Randall Graham, Masseur de Raisin of Bonny Doon, is one of the most outspoken proponents of biodynamacism (is that a word?) in the US. Never met him. Would like to. Have read a bit about him. Seems cerebral and quite possibly a certifiable crazy dude. He is definitely on my short list of wine people I would like to hang out with and drink wine.

I took the occasion of a recent trip to San Jose to drive down to Santa Cruz to visit the Bonny Doon tasting room. The tasting room staff was great – funny, engaged and could intelligently talk about the wine and philosophy of Bonny Doon.

I bought several bottles… and yes I bought a freaking matching glass. The guy at the tasting room totally up sold me. I felt like total dork setting up this photo on my deck with the matching glass. I know this totally smacks of some schmoe that has no clue what he’s doing. Oh wait… I don’t.

The first bottle that I opened from the Bonny Doon stash is the 2003 Le Cigare Volant.

Purchased this at the tasting room for $27.

Le Cigare Volant is a blend of 38% grenache, 35% syrah, 12% mourvedre, 8% carignane and 7% cinsault.

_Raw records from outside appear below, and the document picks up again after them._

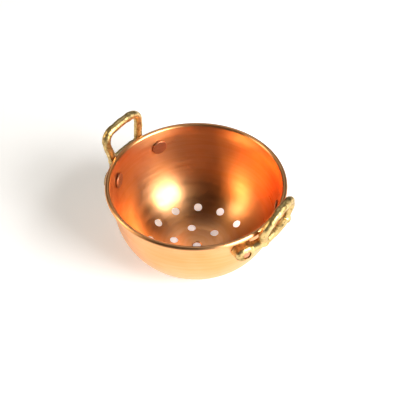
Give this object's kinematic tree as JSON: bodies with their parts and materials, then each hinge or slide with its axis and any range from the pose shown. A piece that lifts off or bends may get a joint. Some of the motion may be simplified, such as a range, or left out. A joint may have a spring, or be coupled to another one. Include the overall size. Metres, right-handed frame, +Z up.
{
  "type": "strainer bowl",
  "caption": "Small round copper strainer bowl with a rolled rim, drain holes in its floor and two riveted brass loop handles.",
  "frame": {"origin": "centre of the flat floor, on the surface that the bowl stands on", "axes": "+Z up along the bowl's axis, +X towards the right handle, -Y towards the front"},
  "size_m": [0.1687, 0.15, 0.1024],
  "materials": {
    "copper_sheet": "satin copper sheet with fine turning lines",
    "rim_wire": "plain drawn wire, hidden in the rolled rim",
    "cast_brass": "rough sand-cast yellow brass",
    "copper_rivet": "satin copper, hammered end"
  },
  "bodies": {
    "root": {"bowl": "copper_sheet", "rim_wire": "rim_wire", "handle_left": "cast_brass", "handle_right": "cast_brass", "rivet_left_front": "copper_rivet", "rivet_left_back": "copper_rivet", "rivet_right_front": "copper_rivet", "rivet_right_back": "copper_rivet"}
  },
  "joints": []
}
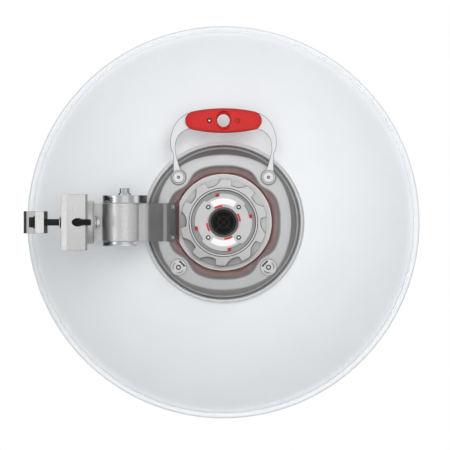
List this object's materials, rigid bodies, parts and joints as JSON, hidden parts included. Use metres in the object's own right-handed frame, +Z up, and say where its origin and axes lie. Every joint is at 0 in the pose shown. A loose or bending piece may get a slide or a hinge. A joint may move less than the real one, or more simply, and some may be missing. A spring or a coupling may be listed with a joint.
{
  "type": "parabolic dish antenna",
  "caption": "Round parabolic microwave dish with a cast back pan, a locking waveguide port, a carrying handle and an adjustable elbow bracket that clamps on a mast.",
  "frame": {"origin": "centre of the flat floor of the clamp block's notch, where the mast bears", "axes": "+Y is the boresight, the way the dish looks; +Z runs up along the mast; +X from the mast towards the dish"},
  "size_m": [0.5856, 0.2451, 0.58],
  "materials": {
    "white_paint": "smooth matt white powder coat",
    "cast_aluminium": "bare fine-grained casting",
    "pan_aluminium": "satin, lightly brushed",
    "zinc_steel": "bright zinc plate",
    "steel": "stainless, satin",
    "black_steel": "black coated steel",
    "port_grey": "satin moulded plastic",
    "white_plastic": "satin moulded plastic",
    "red_plastic": "fine checked grip texture",
    "red_rubber": "soft silicone",
    "black_plastic": "moulded cap"
  },
  "bodies": {
    "clamp": {"clamp_block": "cast_aluminium", "elevation_bolt": "zinc_steel", "elevation_washer": "zinc_steel"},
    "jaw": {"outer_jaw": "cast_aluminium", "jaw_bolt_near": "black_steel", "jaw_bolt_far": "black_steel", "jaw_washer_near": "black_steel", "jaw_washer_far": "black_steel"},
    "elbow": {"elbow": "cast_aluminium", "azimuth_top_cap": "zinc_steel", "azimuth_bottom_cap": "zinc_steel", "azimuth_bolt": "zinc_steel"},
    "dish": {"arm": "cast_aluminium", "arm_screw_upper": "steel", "arm_screw_lower": "steel", "reflector": "white_paint", "back_pan": "pan_aluminium", "trim_ring": "pan_aluminium", "front_ring": "cast_aluminium", "gasket": "red_rubber", "port_base": "port_grey", "port_plate": "port_grey", "port_plug": "black_plastic", "port_screw_1": "steel", "port_screw_2": "steel", "port_screw_3": "steel", "port_screw_4": "steel", "feed_tube": "cast_aluminium", "feed_cone": "white_plastic", "sub_reflector": "cast_aluminium", "handle_bail": "white_plastic", "grip_outer": "red_plastic", "grip_inner": "red_plastic", "grip_screw": "steel", "handle_bolt_left": "steel", "handle_bolt_right": "steel", "knob_left": "steel", "knob_right": "steel", "front_nut_upper_left": "zinc_steel", "front_nut_upper_right": "zinc_steel", "front_nut_lower_left": "zinc_steel", "front_nut_lower_right": "zinc_steel"},
    "collar": {"lock_collar": "port_grey"}
  },
  "joints": [
    {"name": "jaw_slide", "type": "slide", "parent": "clamp", "child": "jaw", "axis": [-1, 0, 0], "range_m": [0, 0.035]},
    {"name": "elevation", "type": "hinge", "parent": "clamp", "child": "elbow", "pos_m": [0.0243, 0, 0], "axis": [1, 0, 0], "range_deg": [-20, 20]},
    {"name": "azimuth", "type": "hinge", "parent": "elbow", "child": "dish", "pos_m": [0.079, 0.01, 0], "axis": [0, 0, 1], "range_deg": [-10, 10]},
    {"name": "collar_turn", "type": "hinge", "parent": "dish", "child": "collar", "pos_m": [0.2254, 0.0325, 0], "axis": [0, 1, 0], "range_deg": [0, 30]}
  ]
}
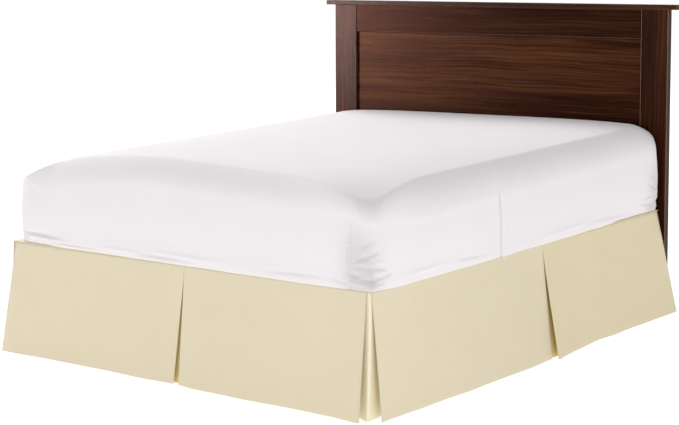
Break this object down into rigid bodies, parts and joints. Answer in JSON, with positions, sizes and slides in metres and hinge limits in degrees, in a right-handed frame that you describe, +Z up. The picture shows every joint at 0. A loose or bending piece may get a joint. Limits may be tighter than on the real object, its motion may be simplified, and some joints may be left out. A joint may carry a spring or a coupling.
{
  "type": "bed skirt on a bed",
  "caption": "Plain cloth skirt with inverted pleats that hangs to the floor round a bed, shown with its mattress, base and panelled wooden headboard.",
  "frame": {"origin": "middle of the whole part's box, on the floor", "axes": "+Z up, +Y towards the headboard, +X to the right of a person who looks from the foot of the bed to its head"},
  "size_m": [1.6854, 1.9957, 1.1675],
  "materials": {
    "skirt_cotton": "ivory cotton, plain weave",
    "white_sheet": "white cotton sheet",
    "base_cloth": "pale upholstery cloth",
    "leg_wood": "dark stained wood",
    "dark_walnut": "dark walnut, satin lacquer"
  },
  "bodies": {
    "root": {"deck": "skirt_cotton", "foot_drop": "skirt_cotton", "side_drop_right": "skirt_cotton", "side_drop_left": "skirt_cotton", "corner_underlay_right": "skirt_cotton", "corner_underlay_left": "skirt_cotton", "mattress": "white_sheet", "base": "base_cloth", "leg_left_1": "leg_wood", "leg_left_2": "leg_wood", "leg_left_3": "leg_wood", "leg_right_1": "leg_wood", "leg_right_2": "leg_wood", "leg_right_3": "leg_wood", "headboard_post_left": "dark_walnut", "headboard_post_right": "dark_walnut", "headboard_cap": "dark_walnut", "headboard_top_rail": "dark_walnut", "headboard_panel": "dark_walnut", "headboard_low_rail": "dark_walnut"}
  },
  "joints": []
}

Real cork closure. 13.5 % alcohol (I feel they rounded down on this one).

6,140 cases made.

On the nose I got a blackberry/raisiny component along with an intense tobacco note that ‘burned off’ as the wine opened up. This one also had hints of my in-laws garage. (Editorial Note: I’m not sure if I should blow my nose or do one of those painful nostril irrigations prior to sniffing, but I am really picking up a lot of dusty, basement, earthy components in wine lately.) Good mouth feel and reasonably well balanced. In the mouth I got backed blackberry, spice and earth on the finish which I liked. This wine is not a pure breed from a biodynamic perspective. I believe only the 38% grenache comes from Bonny Doon’s Soledad biodynamic vineyard.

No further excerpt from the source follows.